Sorry to bother but this will be another self-indulgent post. I’m afraid that the number of posts tagged under “Me, myself & I”, grow and grow. But, do not panic, I have not written yet any post about BBC’s War & Peace (you maybe have wondered why, given the previous one on the matter) and I will do it sometime. And this is something to be taken more seriously than usual, as I’m no longer the procastinator general.
Facts, facts, let’s go back to the facts… Many times, as a reader, I have experienced that weird Stockhom’s syndrome of feeling “weird” after finishing a book, missing the characters, the story, that “and now what” kind of feeling. I’m experiencing it again, but from the other side, that of the writer. The characters do not speak (sometimes scream) anymore in my head, they’ve hushed, but I miss them. Terribly. I don’t know what to do with my now apparently endless leisure hours (funny that when I was writing they seem minutes, rather than hours), I’m nervous, absent-minded.
This has been the project I’ve invested more energy in writing, as it has been by far the longest: I’ve been honest, and I’ve not cheated. Because I did in this one: the moment I “got tired” I killed the protagonist, and his widow finished the story.

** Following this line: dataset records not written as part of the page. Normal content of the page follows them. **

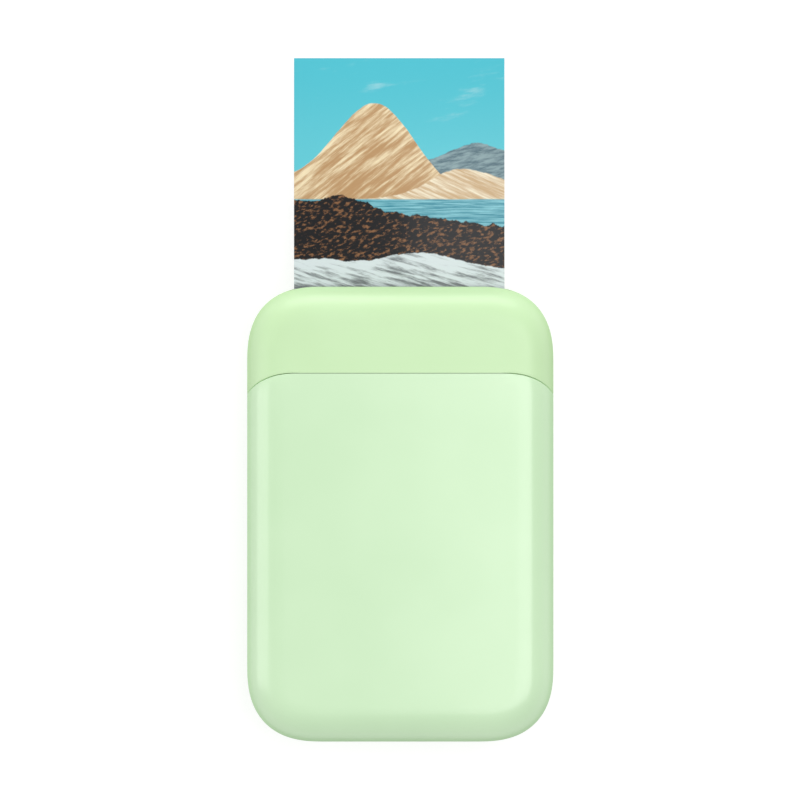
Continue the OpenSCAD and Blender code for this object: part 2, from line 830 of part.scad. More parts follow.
// Steel bar across the side plates that the head springs push against
module head_bridge() color(steel) {
    y = [nip_y - bridge_half, nip_y + bridge_half];
    block(-side_out, side_out, y[0], y[1], bridge_z, bridge_z + bridge_t);
    pair() block(side_in + 0.2, side_out, y[0], y[1], side_plate_z1 + fit, bridge_z + eps);
}

module head_springs() color(steel) for (s = [-1, 1])
    coil([s * head_spring_x, nip_y], sink_z1, bridge_z - sink_z1, 1.6, 0.2, 3);

// Flat flexible lead from the head, over the side plate and back to the board
module head_flex() color("#c98a3a") {
    t = 0.2;
    top = 18.9;
    low = board_top + 0.8;
    flex_w = 4;
    y0 = bezel_y1 + 0.6;
    y1 = y0 + flex_w;
    plug_y0 = 2.5;
    block(flex_end, flex_x, y0, y1, top, top + t);
    block(flex_x - t, flex_x, y0, y1, low, top + t);
    block(flex_x - t, flex_x, plug_y0, y1, low, low + 1.4);
    block(26.2, flex_x, plug_y0, plug_y0 + flex_w, low, low + t);
    block(flex_end, flex_end + t, y0, y1, sink_z1 + flex_play, top + t);
}

// ---------- Electronics ----------

module main_board() color(board_green) difference() {
    block(board_x0, board_x1, board_y0, board_y1, board_z, board_top);
    for (at = board_posts) post(at, screw_hole, board_z - over, board_top + over);
    post(case_at[1], case_boss_r + 0.2, board_z - over, board_top + over);
}

// Radio, memory and power chips on the board: [x, y, width, length, height] of each
module board_chips() color("#26282b") {
    for (chip = [[14, -24, 7, 7, 0.9], [15.2, -12, 5, 6, 0.8], [22, -8, 4, 4, 0.8], [15, -2, 6, 3, 1],
            [23, -28, 3, 3, 0.8], [12, -31, 3, 2, 0.7], [24, -16, 2.4, 4, 1.2]])
        block(chip[0] - chip[2] / 2, chip[0] + chip[2] / 2, chip[1] - chip[3] / 2,
            chip[1] + chip[3] / 2, board_top, board_top + chip[4]);
}

module flex_connector() color("#e6e0cf")
    block(24.6, 28.6, 1.8, 7.2, board_top, board_top + 0.78);

// Power and data socket: a round-ended steel shell with a tongue inside
module usb_socket() color(steel) {
    x0 = 29;
    x1 = 36.2;
    mouth_l = 8.34;
    mouth_h = 2.6;
    shell_t = 0.3;
    difference() {
        side_slot(port_y, port_z, mouth_l + 2 * shell_t, mouth_h + 2 * shell_t, x0, x1);
        side_slot(port_y, port_z, mouth_l, mouth_h, x0 + 1, x1 + over);
    }
    side_slot(port_y, port_z, 6.7, 0.7, x0 + 0.9, x1 - 0.6);
}

module button_switch() color(dark_grey) difference() {
    block(28.6, 32.4, button_y - 2.4, button_y + 2.4, board_top, 10);
    axle([button_y, port_z], plunger_r + 0.1, 31, side_cut);
}

plunger_r = 0.85;
button_x0 = 34.1;
button_x1 = 36.5;
button_rim_t = 0.6;

module button_plunger() color("#8a8d90")
    axle([button_y, port_z], plunger_r, 31.6, button_x0);

// Round-ended key with a rim inside the wall, cut straight where it passes the board
module power_button() color(mint_cap) {
    rim_x1 = button_x0 + button_rim_t;
    side_slot(button_y, port_z, button_l, button_h, rim_x1 - 0.1, button_x1);
    intersection() {
        side_slot(button_y, port_z, button_l + 2 * button_rim, button_h + 1.2, button_x0, rim_x1);
        block(side_cut, body_w / 2, button_y - button_l, button_y + button_l, board_top + 0.15, part_z);
    }
}

module light_pipe() color("#eef4f4") axle([light_y, port_z], light_r, 33.4, button_x1);

battery_x0 = -30.4;
battery_x1 = 3.6;
battery_y0 = -38.4;
battery_y1 = 7.8;
battery_z = floor_z + 0.22;
battery_t = 5.4;

// Lithium polymer pouch
module battery() color("#c5c9cc")
    translate([(battery_x0 + battery_x1) / 2, (battery_y0 + battery_y1) / 2, battery_z])
        linear_extrude(battery_t)
            round_rect(battery_x1 - battery_x0, battery_y1 - battery_y0, 1.5);

module battery_pad() color("#8d9094") block(-24, -2, -34, 4, floor_z + eps, battery_z - eps);

lead_r = 0.45;
lead_z = board_top + lead_r + 0.1;
lead_y = -15.2;
lead_pitch = 1.4;
plug_x0 = 8.42;
plug_half = 2.6;

// Two thin wires from the pouch to the plug on the board
module battery_lead() color("#b03a32")
    for (s = [-1, 1])
        axle([lead_y + s * lead_pitch / 2, lead_z], lead_r, battery_x1 + eps, plug_x0 - fit);

module battery_plug() color("#efece2")
    block(plug_x0, plug_x0 + 3.4, lead_y - plug_half, lead_y + plug_half, board_top, board_top + 2.4);

// ---------- Fasteners ----------

module case_screws() color(steel) {
    pair() for (at = case_at) screw(at, 1.1, 9, head_r, 1.2);
}

bezel_head_r = 1.4;
bezel_head_t = 0.5;

module bezel_screws() color(steel) pair() for (at = bezel_posts)
    translate([at[0], at[1], bezel_z1]) mirror([0, 0, 1]) small_screw(bezel_head_r, bezel_head_t, 4);

// A screw from its face at z = 0 up, with a cross recess
module small_screw(head, head_h, length) {
    difference() {
        union() {
            cylinder(r = head, h = head_h, $fn = round_fn);
            cylinder(r = thread_r, h = length, $fn = round_fn);
        }
        for (turn = [0, 90]) rotate([0, 0, turn]) cube([1.5, 0.3, 0.6], center = true);
    }
}

module board_screws() color(steel) for (at = board_posts)
    translate([at[0], at[1], board_top + 0.6 + fit]) mirror([0, 0, 1]) small_screw(1.5, 0.6, 3);

front_cover();
top_cap();
rear_housing();
foot_ring();
hinge_pin();
exit_guide();
chassis();
tray_bezel();
cover_magnets();
keeper_plates();
pressure_plate();
plate_springs();
paper_stack();
print_sheet();
pick_shaft();
pick_tyres();
pick_gear();
pick_bushings();
platen_shaft();
platen_sleeve();
platen_gear();
drive_gear();
platen_bushings();
idler_gear();
reduction_gear();
gear_pins();
motor_pinion();
motor_can();
motor_flange();
motor_screws();
print_head();
heat_sink();
head_bridge();
head_springs();
head_flex();
main_board();
board_chips();
flex_connector();
usb_socket();
button_switch();
button_plunger();
power_button();
light_pipe();
battery();
battery_pad();
battery_lead();
battery_plug();
case_screws();
bezel_screws();
board_screws();
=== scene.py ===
"""Visual model of a pocket photo printer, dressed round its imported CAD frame.

The printer lies on its back. +Z is out of the front cover and +Y is the way a print leaves.
Sizes in the classes are in millimetres unless a name says otherwise, and meshes are in metres.
"""

from __future__ import annotations

import json
import logging
import math
from collections.abc import Iterable, Sequence
from dataclasses import dataclass, field
from enum import Enum

import bmesh
import bpy
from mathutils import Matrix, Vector


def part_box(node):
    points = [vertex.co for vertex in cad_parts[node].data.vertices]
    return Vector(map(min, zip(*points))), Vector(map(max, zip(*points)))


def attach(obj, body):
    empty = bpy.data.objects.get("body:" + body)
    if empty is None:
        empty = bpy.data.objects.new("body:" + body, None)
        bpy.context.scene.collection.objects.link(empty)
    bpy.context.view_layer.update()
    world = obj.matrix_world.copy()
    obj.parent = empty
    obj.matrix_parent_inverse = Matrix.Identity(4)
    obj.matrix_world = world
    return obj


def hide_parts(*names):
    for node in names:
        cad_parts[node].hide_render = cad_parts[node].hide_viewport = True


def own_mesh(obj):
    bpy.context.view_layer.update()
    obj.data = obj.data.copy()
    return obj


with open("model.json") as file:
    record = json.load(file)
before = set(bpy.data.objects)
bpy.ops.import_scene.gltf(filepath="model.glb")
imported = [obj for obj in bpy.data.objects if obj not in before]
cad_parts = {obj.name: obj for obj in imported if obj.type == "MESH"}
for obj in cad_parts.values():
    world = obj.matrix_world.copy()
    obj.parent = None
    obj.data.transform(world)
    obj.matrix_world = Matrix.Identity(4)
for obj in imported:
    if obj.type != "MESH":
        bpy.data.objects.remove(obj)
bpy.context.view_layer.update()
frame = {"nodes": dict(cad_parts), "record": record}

MM = 0.001
# How far a cutter stands past what it cuts, and a gap too small to see, in millimetres
OVER = 1.0
NEAR = 0.001
# Distances, in metres, under which points count as one
SAME_POINT = 1e-7
SAME_CAD_POINT = 2e-7
SAME_SKIN_POINT = 2e-6
# Degrees between two faces under which they count as one flat face, and past which their edge stays sharp
FLAT = 0.3
SHELL_CREASE = 28.0
PIECE_CREASE = 32.0
log = logging.getLogger("printer")

Point = tuple[float, float]
Colour = tuple[float, float, float]
Corners = tuple[Vector, Vector]
Socket = bpy.types.NodeSocket
Input = Socket | float | int | Sequence[float]


# ---------- Small tools ----------


def linear(colour: Colour) -> tuple[float, float, float, float]:
    """Turn a display colour into the linear one that shaders take.

    Args:
        colour: Red, green and blue from 0 to 255.

    Returns:
        Linear red, green and blue, and an alpha of 1.
    """
    shares = [c / 255 for c in colour]
    bent = [s / 12.92 if s <= 0.04045 else ((s + 0.055) / 1.055) ** 2.4 for s in shares]
    return (bent[0], bent[1], bent[2], 1.0)


def new_object(name: str, mesh: bpy.types.Mesh) -> bpy.types.Object:
    """Put a mesh into the scene.

    Args:
        name: The new object's name.
        mesh: Its mesh, in metres.

    Returns:
        The linked object.
    """
    piece = bpy.data.objects.new(name, mesh)
    bpy.context.scene.collection.objects.link(piece)
    return piece


def solid(name: str, points: Iterable[Sequence[float]], faces: Iterable[Sequence[int]]) -> bpy.types.Object:
    """Make an object from points in millimetres.

    Args:
        name: The new object's name.
        points: Corners as x, y and z in millimetres.
        faces: Corner numbers of each face, in order.

    Returns:
        The linked object, with its normals turned outwards.
    """
    mesh = bpy.data.meshes.new(name)
    mesh.from_pydata([tuple(c * MM for c in p) for p in points], [], [tuple(f) for f in faces])
    form = bmesh.new()
    form.from_mesh(mesh)
    bmesh.ops.remove_doubles(form, verts=form.verts, dist=SAME_POINT)
    bmesh.ops.recalc_face_normals(form, faces=form.faces)
    form.to_mesh(mesh)
    form.free()
    return new_object(name, mesh)


def discard(*pieces: bpy.types.Object) -> None:
    """Remove helper objects and their meshes.

    Args:
        pieces: The helpers.
    """
    for piece in pieces:
        mesh = piece.data
        bpy.data.objects.remove(piece)
        if mesh.users == 0:
            bpy.data.meshes.remove(mesh)


def baked(piece: bpy.types.Object) -> bpy.types.Object:
    """Turn a piece's modifiers into plain mesh.

    Args:
        piece: An object with modifiers.

    Returns:
        The same object, with the result as its mesh and no modifiers.
    """
    graph = bpy.context.evaluated_depsgraph_get()
    graph.update()
    mesh = bpy.data.meshes.new_from_object(piece.evaluated_get(graph), depsgraph=graph)
    old = piece.data
    piece.modifiers.clear()
    piece.data = mesh
    mesh.name = piece.name
    if old.users == 0:
        bpy.data.meshes.remove(old)
    return piece


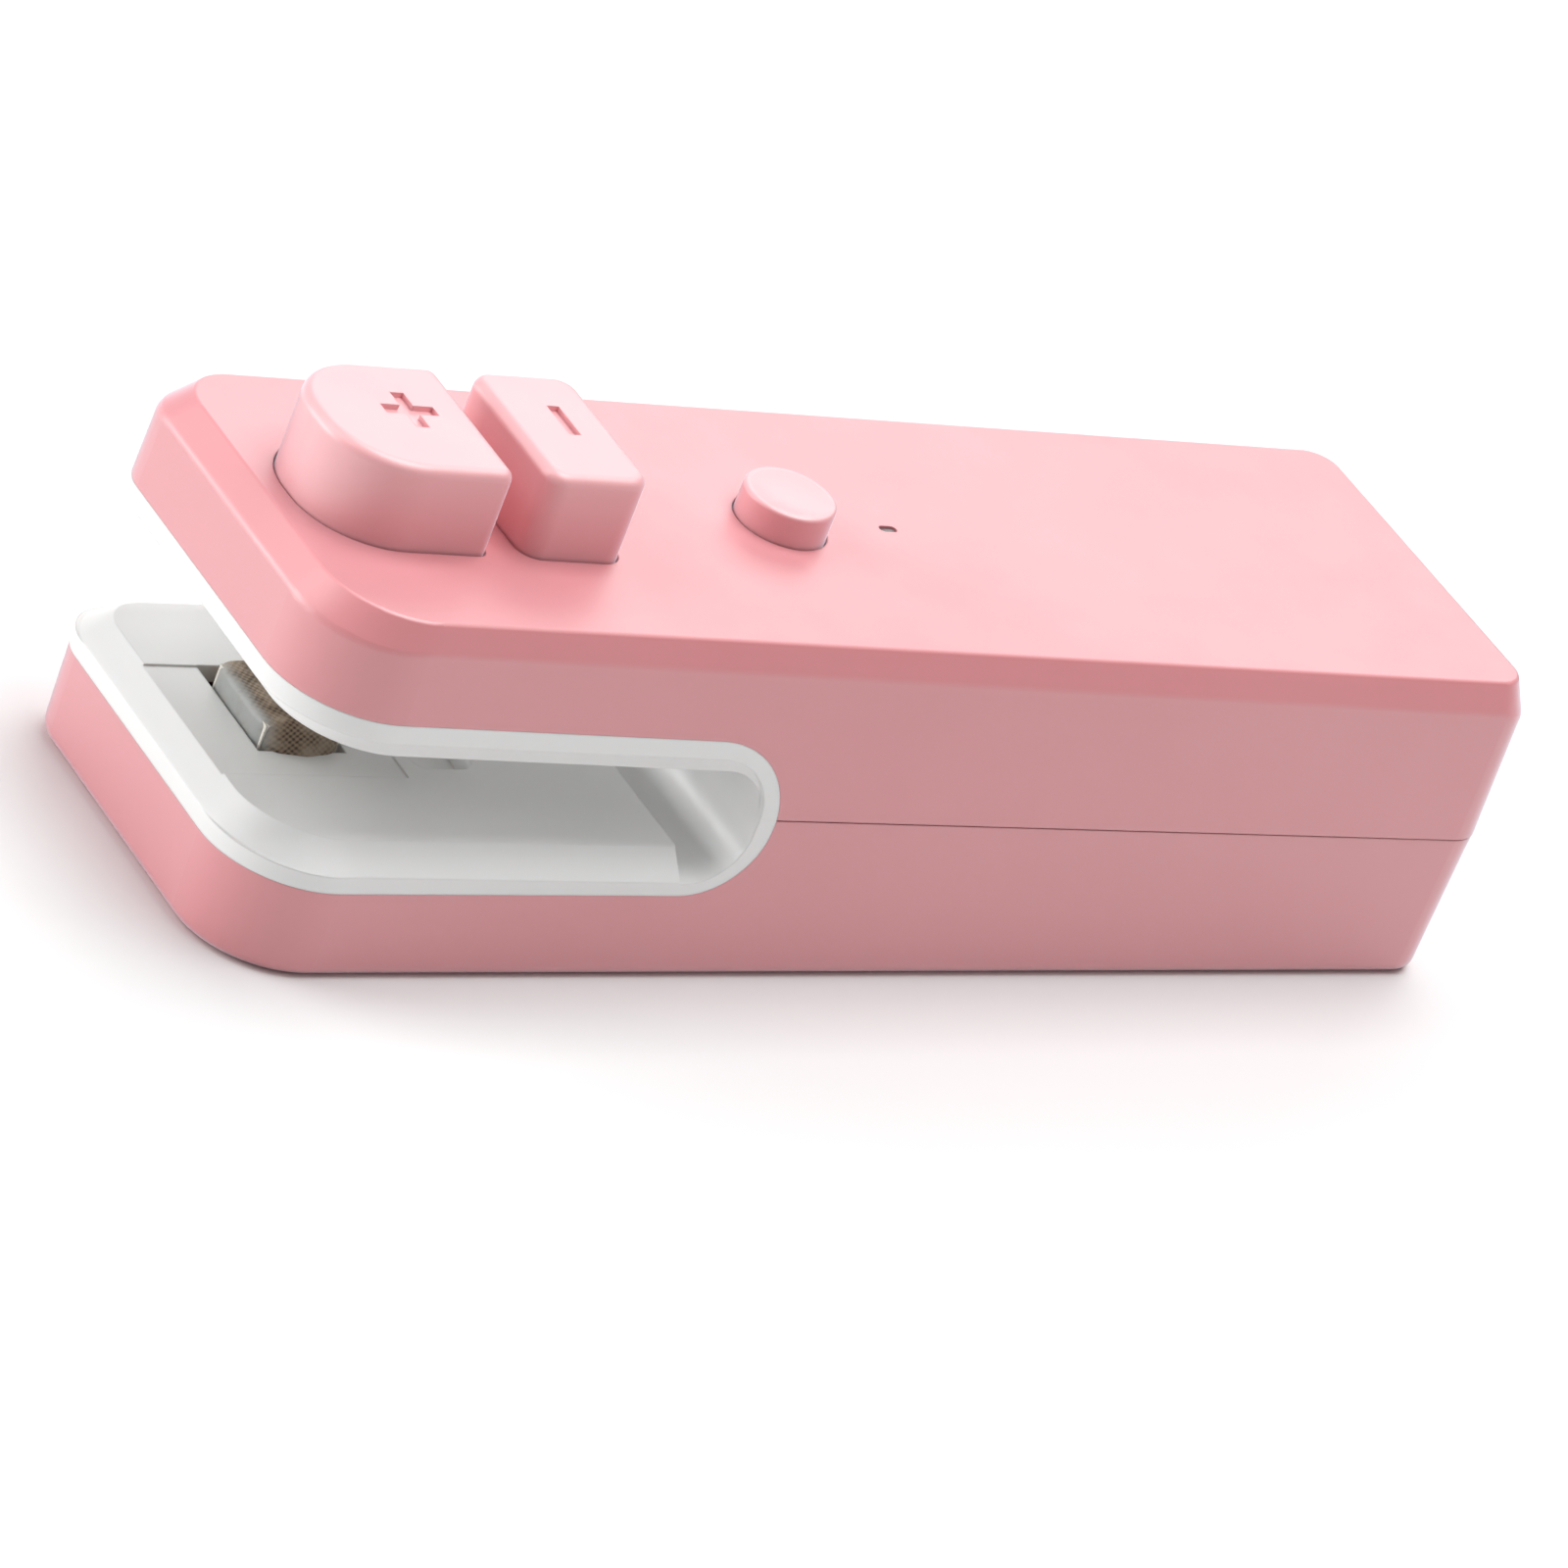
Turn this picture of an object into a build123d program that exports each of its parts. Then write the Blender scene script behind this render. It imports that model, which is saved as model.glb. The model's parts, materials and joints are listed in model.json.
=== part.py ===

Therefore I’ve told all that I had to about these characters, what they did, how they felt, and so on. Most of the characters I’ve written about have already a face, actors/actresses or maybe someone I’ve met. From that moment on, for instance Alessio Boni is no longer him, but my Tiziano della Rovere, or Dominic West will always be my Quintus Terentius. Maybe that’s the reason why is difficult for me to depart from them.
The amazing Marina Berti is my Livia Messia; a woman as strong, intelligent and brave as beautiful. No wonder that my Quintus tells her gods, you’re so beautiful that it hurts to look at you.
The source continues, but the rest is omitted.